食べられないけど、人に花をあげるのも、その要素に似ていて、美しいものを美しいと感じてそれが明日の活力になる事は、人間の誰もがもつ能力のひとつだと言われています。
アートとか美的感覚というと、特別な人が楽しむものだと思われるかもしれませんが
わかりやすい例で言うと、男の人は美人が好きだったり、スタイルの良い人が現れるとハッとしたりするのも、同じ感覚なんだそうです。
私は昔から、きれいなファブリックを見たり、素敵なデザインの椅子や時計を見ると
いわゆるウットリした気持ちになり、日常の業務をふと忘れてしまうくらいその事に没頭する瞬間が何回もありました。
美術館へ行くのが好きな理由もそういう事で、静かな時間の中で美しくバランスの取れたものを見ていると脳がクリーニングされて没頭していく感覚を何度も体験しました。
私が長年インテリア関係の仕事に就いている理由も、そこで見る美しくバランスの取れた形や色から、自分自身の脳が浄化されるのが溜まらなく快感だからです。

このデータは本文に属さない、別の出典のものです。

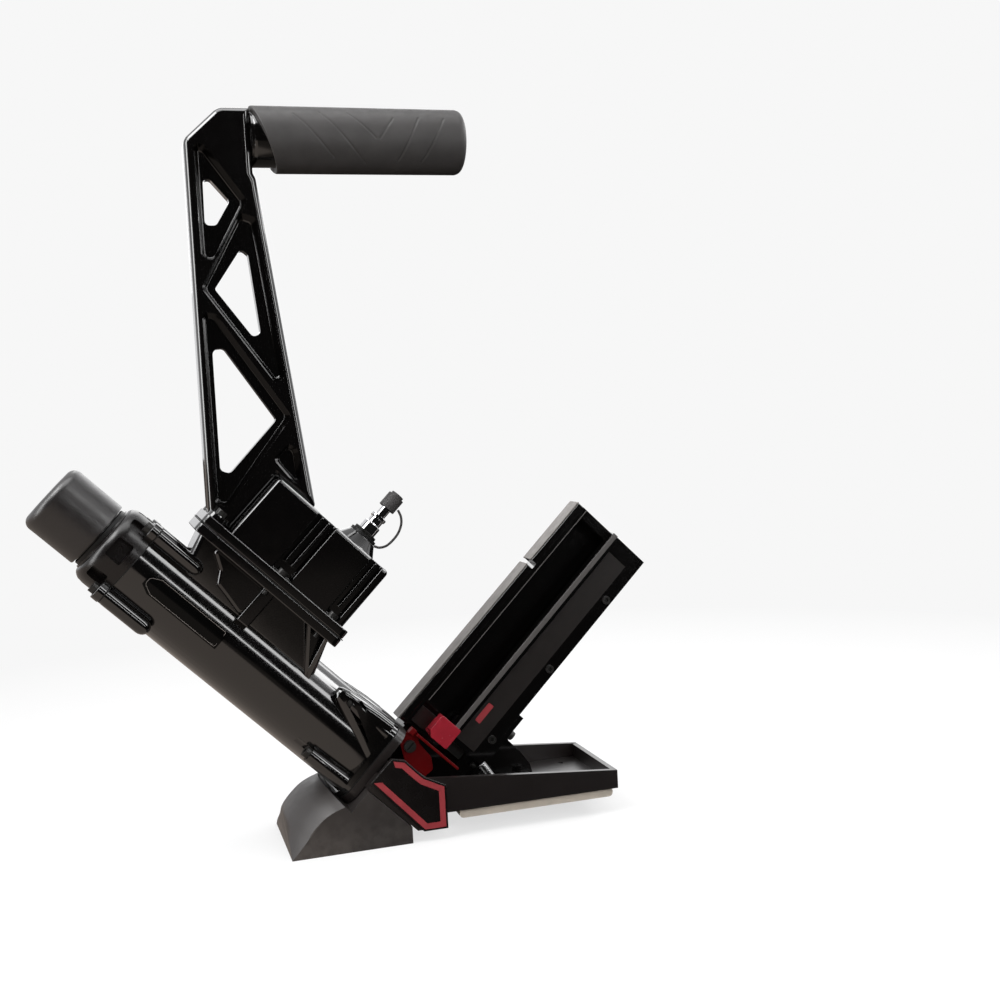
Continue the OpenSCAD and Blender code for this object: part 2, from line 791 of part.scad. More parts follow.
module magazine_body() {
    color("#141212") above_floor() barrel() difference() {
        union() {
            slab([[mag_w0, mag_s0], [magazine_end_w, mag_s0], [magazine_end_w, mag_s1],
                [mag_w0, mag_s1]], channel_y1, magazine_y);
            slab([[mag_w0, mag_s0], [magazine_end_w, mag_s0], [magazine_end_w, channel_s0],
                [mag_w0, channel_s0]], -magazine_y + 5, magazine_y);
            slab([[mag_w0, mag_s1 - 2.5], [magazine_end_w, mag_s1 - 2.5],
                [magazine_end_w, mag_s1], [mag_w0, mag_s1]], -magazine_y + 5, magazine_y);
        }
        for (w = [70, 140, 210]) translate([w, 0, -2]) rotate([90, 0, 0]) cylinder(h = 30, r = 1.7);
        magazine_bolt_places() translate([0, 0, 2]) cylinder(h = 8, r = 2.1);
    }
}

// Bright rail along the top of the magazine, in two lengths
module top_rails() {
    color("#8b8580") barrel() for (span = [[rail_w0, rail_split_w - 2], [rail_split_w + 2,
        magazine_end_w]]) {
        slab([[span[0], mag_s1 + gap], [span[1], mag_s1 + gap], [span[1], rail_s1],
            [span[0], rail_s1]], -magazine_y, magazine_y);
    }
}

module magazine_cover() {
    y0 = -magazine_y;
    y1 = -magazine_y + 4.8;
    color("#141212") above_floor() barrel() difference() {
        union() {
            slab([[50, mag_s0], [magazine_end_w, mag_s0], [magazine_end_w, cover_s1],
                [50, cover_s1]], y0, y1);
            slab([[50, cover_s1 - 3], [magazine_end_w, cover_s1 - 3],
                [magazine_end_w, cover_s1 + 1.5], [50, cover_s1 + 1.5]], y0 - 3.5, y1);
        }
        for (w = [70, 140, 210]) translate([w, 20, -2]) rotate([90, 0, 0]) cylinder(h = 50, r = 1.8);
        magazine_bolt_places() translate([0, 0, 2]) cylinder(h = 8, r = 2.1);
    }
}

module cover_screws() {
    color("#2b2b2b") barrel() for (w = [70, 140, 210])
        translate([w, -magazine_y, -2]) rotate([90, 0, 0]) socket_screw(3.2, 1.8, 1.6, 10);
}

module label_plate() {
    color("#5b5650") barrel()
        slab([[54, 3], [240, 3], [240, 21.5], [54, 21.5]], -magazine_y - 0.3, -magazine_y);
}

module feed_gate() {
    color("#161414") above_floor() barrel() difference() {
        union() {
            slab([[mag_w0, -2], [36, -2], [36, mag_s1], [mag_w0, mag_s1]], -magazine_y,
                -magazine_y + 4.8);
            cross_rod(latch_w, latch_s, latch_y + 0.4, -magazine_y + 1, 6);
        }
        cross_rod(latch_w, latch_s, -40, 0, 2.6);
    }
}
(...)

でも、ずっと長い間、この現象を感じる度に、みんなもそう思っているのか、なんて聞けばいいのかわからない、極々、個人的な内なる感覚なんだと思っていました。
でも、私の潜在意識の中でその事を伝える言葉を求めていたのか、今の風の時代の中で、それを言語化する人が出てきたり、または、前からそういう事を言ってる人はいたけれど私のアンテナが伸びてなかっただけなのか、ここへ来て、私も私の経験と共にアートと脳の関係値を伝えたいと顕在意識の中で叫ぶようになってきました。
さて、それでは、どこからお伝えすれば良いのか、まずは私がよく知っているフィンランドのブランド「マリメッコ」の壁紙についてお話します。
私がマリメッコの壁紙と出会ったのは、インテリアショップの雑貨の仕入をしていた時に
ギャラックス貿易の大石さんが、マリメッコの壁紙を提案してくれた時です。
大石さんは元々、アパレルの会社から、インテリア用品の輸入会社に転職されたいう経歴の持ち主で、彼女自信も布で何か作ったりするのが好きと言っていました。
そこで、フィンランドから、マリメッコのファブリックの輸入が始まったわけですが、何か販売の切り口を広げたいと、エプロンやバッグの型紙を付けて販売するという方法を提案されていました。
私もそれに賛同しましたが、ファブリック業界やパターン業界には、様々な縛りがあり、気軽に始められる企画ではありませんでした。
ファブリックと同時に輸入されていたのが壁紙でした。
うちはグループ会社に施工会社があるので、そちらで壁紙を使うという想定しか最初は思いつかなかったのですが、マリメッコの素敵な柄の壁紙をほんのちょっとだけ切り取ってブックカバーにしてみたいと思ってしまって、生地みたいに壁紙も切り売りをしたらいいんじゃないか、私の様に、壁紙をほんの少しだけ使ってみたいと思っている人はいるんじゃないか、
いなくても、私は私の為に切り売りを始めました。
それが、切り売りを始めた当初は他の店舗さんはどこも壁紙の切り売りをしていなかったので、
壁紙の切り売りが売れない日はないくらい、よく売れました。
いわゆるブルーオーシャンってやつです。
それから何年かして、大手の壁紙屋さんが、続々とマリメッコやブランドものの壁紙の切り売りを始めたので、うちの壁紙の切り売りの売上は以前ほどではなくなりました。
その頃私は、壁紙を使ってブックカバーだけではなく、箱に貼ったりするワークショップを開催したりして楽しんでいましたが、コロナや色々な事情でそれも終わってしまいました。
参加される方の声はダイレクトに聞こえてくるので、聞いていると、どの方も、手を動かして何かを作る時間は楽しかったし、リフレッシュできました、とおっしゃっています。
マリメッコの壁紙の箱作りは、アート活動なので、人間としての脳の活性にも役立つワークなのだと思います。
手作りがあまり得意でない人たちも素敵なデザインのマグカップでコーヒーを飲むだけでも
アートを感じて日常を生きている事になります。
ヒトは食事をする時に、きれいなお皿に料理を盛り付けて食事をしたり、そこに花を飾ったり、それを映し出す照明にこだわったり、そんな事をするのは地球上でヒトだけです。ヒトとして生きていく上で大事な要素なのだという証明になります。ヒトは知らないうちにアートを求めて、感じて生きています。
だから、食べられれば袋でいいとか、そういう事ではなく、お皿があり、カトラリーがあり、カップがあるのです。それも、美しいと感じるものであれば、なおさらその食べ物は栄養価を増しているのではないでしょうか。
私は、その事がヒトにとって、こんなに重要な事だとは今まで無意識の中にはいたかもしれませんが、顕在化していませんでした。
これからは、もっと意識的に美的感覚の意味を考えながら、言語化しながら、生きていきたいと思います。